むかしむかし、大きな森に、貧しい木こりの夫婦が住んでいた、とおとぎ話のように語り始められる。
ジャン=クロード・クランベール作。
世界大戦の時代、舞台はフランスだ。
「くすんだ緑の制服の連中」に支配され、強制労働を強いられる。
黄色い星をつけさせられたユダヤ人は、小さな格子の窓しかない貨車に乗せられ収容所に運ばれていく。神殺しの罪がある上、金儲けのうまい泥棒と差別迫害されて。
双子の赤ちゃんも貨車に乗せらていた。
1人だけでも助けたくて、お父さんは近い方の赤ちゃんをショールに包み、貨車の小さな窓から雪の中に投げ落とす。

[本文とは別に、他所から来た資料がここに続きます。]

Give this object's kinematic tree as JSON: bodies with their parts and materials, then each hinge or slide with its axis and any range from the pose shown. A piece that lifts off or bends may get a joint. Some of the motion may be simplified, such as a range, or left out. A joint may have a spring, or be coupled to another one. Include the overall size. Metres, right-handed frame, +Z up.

子どものいなかった貧しい木こりのおかみさんが、神さまからの贈りものだと赤ちゃんをひろって大変な苦労をしながら育てる。
もう一人の赤ちゃんとお母さんは、収容所に着くなり選別されて煙になり、空にのぼっていってしまった。
お父さんは、どうして家族一緒にいなかったんだと嘆く。
おかみさんは、食べさせるものに困ったり、木こり仲間や民兵から赤ちゃんを取り上げられそうになるが、森の中でひとりで暮らす老人に助けられる。
やがて戦争が終わり、生き延びたお父さんは我が子を探しにいく。